A product page has two jobs that pull in slightly different directions. It needs to be found, which means writing for search engines. And it needs to close the sale, which means writing for a wavering human. Nail one and skip the other and you end up with either traffic that bounces or a beautiful page nobody ever lands on. Below is how each piece pulls its weight.
Title and meta description
Your meta title does more on-page work than any other single element. Lead with the product name and the keyword people actually type, and keep it short enough that search engines show the whole thing rather than cutting it off. The meta description won't move your ranking, but a sharp one earns clicks. Think of the pair as your shop window in the results page; it's the only thing a searcher sees before deciding whether you're worth a visit.
The H1 and the URL
One H1 per page. Usually that's just the product name, and it should leave zero doubt about what the page is. The URL handle wants to be short and human-readable, with the keyword in it. Skip the random codes and dates; they mean nothing to a shopper scanning a link.
The description
Pasting the manufacturer's blurb is the single most common mistake here. That same paragraph already lives on dozens of competing stores, and search engines treat it as duplicate content. Write your own. Cover the benefits, the use cases, the materials, and the questions buyers keep asking. Work in the words people search without forcing them, and break the copy into short sections with subheadings so a skimming shopper and a crawler can both follow it.
Images and alt text
Good photos sell the product. Alt text is what a search engine, a screen reader, and an AI model read instead of seeing the photo. Solid descriptions help with accessibility, get you into image search, and tell AI systems what you're actually selling. Writing alt text for every image and every variant by hand is mind-numbing, which is exactly why it's worth handing off. Seokai's AI vision writes image alt text in bulk so nothing slips through undescribed.
Structured data
Product schema with price, availability, and ratings is what makes you eligible for rich results and feeds the shopping and AI surfaces. Seokai adds Schema.org JSON-LD automatically and keeps it in step as your prices and stock shift, so the markup doesn't quietly go stale.
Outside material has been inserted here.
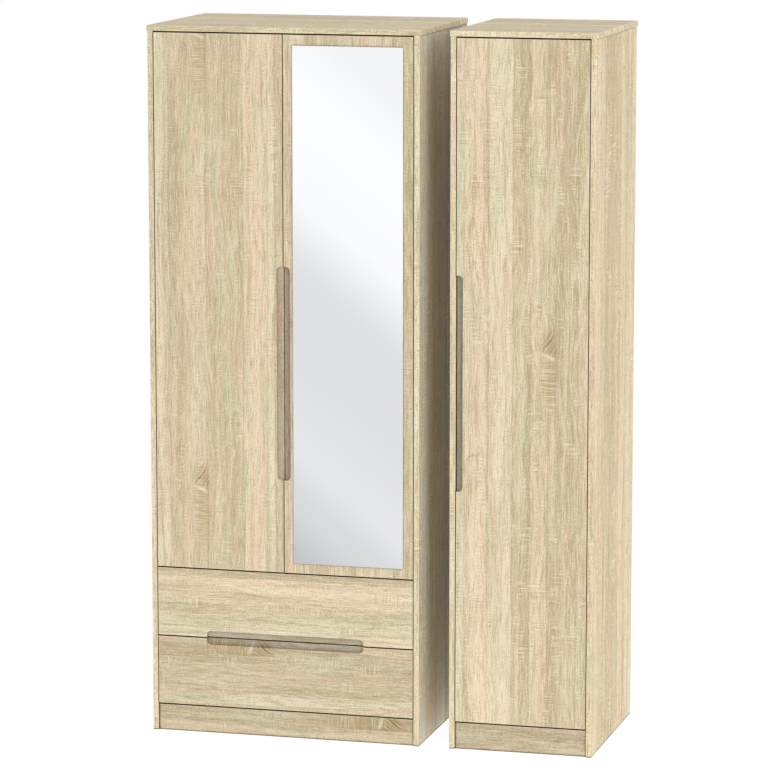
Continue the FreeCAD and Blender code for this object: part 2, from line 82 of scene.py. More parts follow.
# the card in front of the mirror: its bounds, its slope, and its brightness at each height
CARD_Y = -9.0
CARD_LEFT, CARD_RIGHT, CARD_FOOT, CARD_TOP = -9.0, 3.0, -4.0, 3.0
CARD_MIDDLE_X = -2.49
CARD_SLANT = 0.78
CARD_LOW, CARD_HIGH, CARD_STRENGTH = -1.6, 1.6, 1.15
CARD_LEVELS = ((-1.6, 0.52), (-1.25, 0.66), (-1.0, 0.75), (-0.5, 0.70), (-0.15, 0.70),
               (0.35, 0.90), (0.8, 0.92), (1.3, 0.84))


# ------------------------------------------------------------ camera and studio
def add_camera():
    data = bpy.data.cameras.new("camera")
    data.sensor_fit = "HORIZONTAL"
    data.angle = math.radians(CAMERA_VIEW_DEG)
    data.clip_end = CAMERA_REACH
    camera = bpy.data.objects.new("camera", data)
    camera.location = CAMERA_PLACE
    camera.rotation_euler = (math.radians(90 + CAMERA_TILT_DEG), 0, math.radians(CAMERA_TURN_DEG))
    SCENE.collection.objects.link(camera)
    SCENE.camera = camera


def add_area_light(name, place, target, size, watts):
    """A square lamp that lights the object but never shows as a reflection."""
    data = bpy.data.lights.new(name, "AREA")
    data.shape = "SQUARE"
    data.size = size
    data.energy = watts
    lamp = bpy.data.objects.new(name, data)
    lamp.location = place
    lamp.rotation_euler = (Vector(target) - Vector(place)).to_track_quat("-Z", "Y").to_euler()
    lamp.visible_glossy = False
    SCENE.collection.objects.link(lamp)


def add_sheet(name, corners, material):
    """A flat four-cornered stage piece."""
    mesh = bpy.data.meshes.new(name)
    mesh.from_pydata([Vector(c) for c in corners], [], [(0, 1, 2, 3)])
    mesh.materials.append(material)
    sheet = bpy.data.objects.new(name, mesh)
    SCENE.collection.objects.link(sheet)
    return sheet


def white_world(seen, light):
    """A white backdrop that lights the room less strongly than it looks."""
    world = bpy.data.worlds.new("studio")
    world.use_nodes = True
    nodes, links = world.node_tree.nodes, world.node_tree.links
    background = nodes["Background"]
    background.inputs["Color"].default_value = (1, 1, 1, 1)
    path = nodes.new("ShaderNodeLightPath")
    strength = nodes.new("ShaderNodeMapRange")
    strength.inputs["To Min"].default_value = light
    strength.inputs["To Max"].default_value = seen
    links.new(path.outputs["Is Camera Ray"], strength.inputs["Value"])
    links.new(strength.outputs["Result"], background.inputs["Strength"])
    SCENE.world = world


# --------------------------------------------------------------- node shorthand
class Graph:
    """Short calls that add and link shader nodes in one tree."""

    def __init__(self, tree):
        self.tree = tree

    def node(self, kind, inputs=(), **settings):
        made = self.tree.nodes.new(kind)
        for key, value in settings.items():
            setattr(made, key, value)
        for socket, value in dict(inputs).items():
            self.feed(made.inputs[socket], value)
        return made

    def feed(self, socket, value):
        if isinstance(value, bpy.types.NodeSocket):
            self.tree.links.new(value, socket)
        else:
            socket.default_value = value

    def math(self, operation, *values):
        made = self.node("ShaderNodeMath", enumerate(values), operation=operation)
        return made.outputs[0]

    def scaled(self, vector, scale):
        """The vector divided by a length along each axis."""
        divide = {0: vector, 1: scale}
        return self.node("ShaderNodeVectorMath", divide, operation="DIVIDE").outputs[0]

    def noise(self, vector, scale, detail=2.0, roughness=0.5, distortion=0.0):
        sockets = {"Vector": self.scaled(vector, scale), "Scale": 1.0, "Detail": detail,
                   "Roughness": roughness, "Distortion": distortion}
        return self.node("ShaderNodeTexNoise", sockets).outputs["Fac"]

    def step(self, value, low, high, to_low=0.0, to_high=1.0):
        """A smooth step of value from low to high."""
        sockets = {"Value": value, "From Min": low, "From Max": high,
                   "To Min": to_low, "To Max": to_high}
        made = self.node("ShaderNodeMapRange", sockets, interpolation_type="SMOOTHSTEP")
        return made.outputs["Result"]

    def mix(self, factor, first, second, blend="MIX"):
        made = self.node("ShaderNodeMix", data_type="RGBA", blend_type=blend)
        for index, value in ((0, factor), (6, first), (7, second)):
            self.feed(made.inputs[index], value)
        return made.outputs[2]

    def bell(self, value, middle, spread):
        """1 at the middle, falling smoothly to 0 over about two spreads."""
        away = self.math("DIVIDE", self.math("SUBTRACT", value, middle), spread)
        return self.math("EXPONENT", self.math("MULTIPLY", self.math("MULTIPLY", away, away), -1.0))

    def product(self, *values):
        result = values[0]
        for value in values[1:]:
            result = self.math("MULTIPLY", result, value)
        return result

    def blend(self, factor, first, second):
        """A number between the first and the second."""
        return self.math("ADD", first, self.product(factor, self.math("SUBTRACT", second, first)))

    def combine(self, x, y, z):
        return self.node("ShaderNodeCombineXYZ", {0: x, 1: y, 2: z}).outputs[0]

    def separate(self, vector):
        return self.node("ShaderNodeSeparateXYZ", {0: vector}).outputs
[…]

Trust and conversion signals
Even a well-ranked page can lose the sale if the shopper hesitates. A few things settle that hesitation fast:
- Reviews and ratings, both on the page and in your schema.
- Straight answers on price, shipping, and returns, with no digging required.
- An add-to-cart button you can't miss.
Internal links
Point to related products, the parent collection, and any guide that's relevant. It keeps shoppers browsing, spreads ranking signals around, and helps crawlers see how your catalog connects. Seokai's internal-linking suggestions, available on the higher tiers, surface these opportunities so you're not hunting for them manually.
Pulling it together
There's no one move that makes a product page great. It's a sharp title, copy you actually wrote, described images, valid schema, visible trust signals, and links that go somewhere useful, all working at once. Tune them together and you get a page that ranks and sells instead of doing just one.